We next came into the Dead Indian country. This district would seem to be a spot set aside by the Almighty for a hunting and fishing grounds for man. The way it received its name of Dead Indian is as follows: it seems a band of Indians made a raid on a settlement in Rogue River valley and drove away a lot of stock. A posse of settlers followed them into this section. There they came upon an indian camp which was deserted. There were, however, two dead indians lying near a big fire, over which an ox was being cooked. It is supposed that what really happened was that the settlers had surpised the indians, killed two, and the others had fled. From this incident the country was named Dead Indian.

Our party came into Ashland and stayed all night there. The next day we went on into Jacksonville, which was then the county seat. Here it started raining. This was the first rain we had struck. It did not stop raining for ten days. One morning my father got up and looked out of the tent into the rain and said, "I guess we have gone far enough."

And so we located in the Rogue River Valley where father bought a farm between Ashland and Medford near the little town now known as Talent.

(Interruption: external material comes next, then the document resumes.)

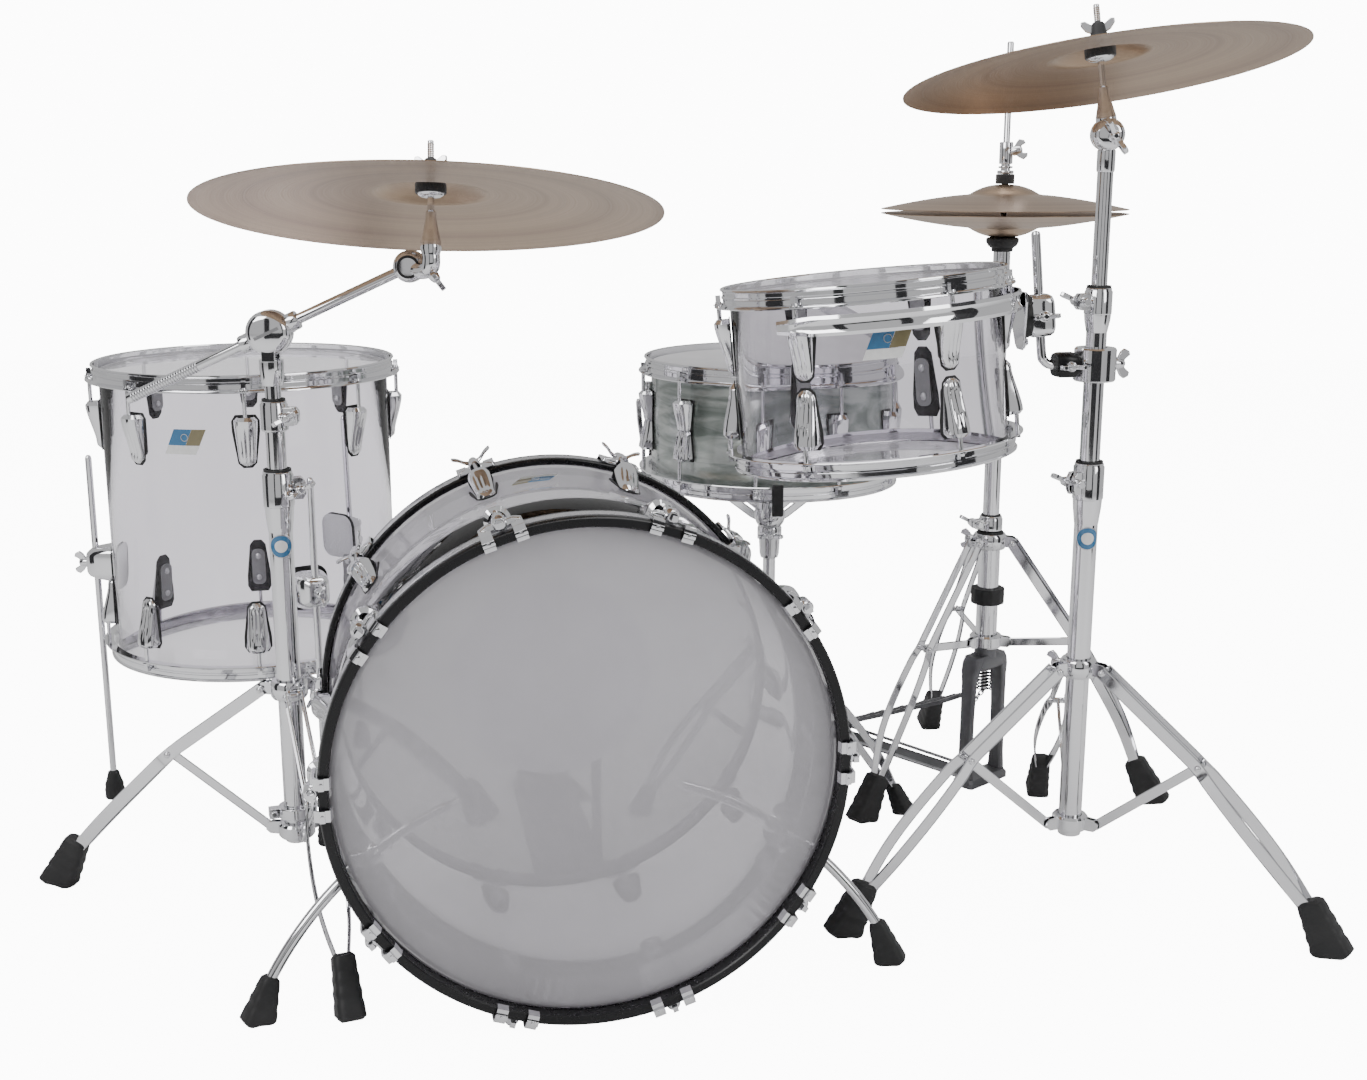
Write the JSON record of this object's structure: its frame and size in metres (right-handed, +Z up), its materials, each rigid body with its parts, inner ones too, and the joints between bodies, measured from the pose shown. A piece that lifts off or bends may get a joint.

We had been three months reaching our destination. It seems a good while when we looked at in the light of today when it could be made in less than two days. However, we did not hurry, often stopping over a week or ten days in some interesting spot. At these stops the women folks usually did up their baking, washing, ironing, etc., and the men folks mended the wagons, put shoes on the horses that were in need of them and did other chores.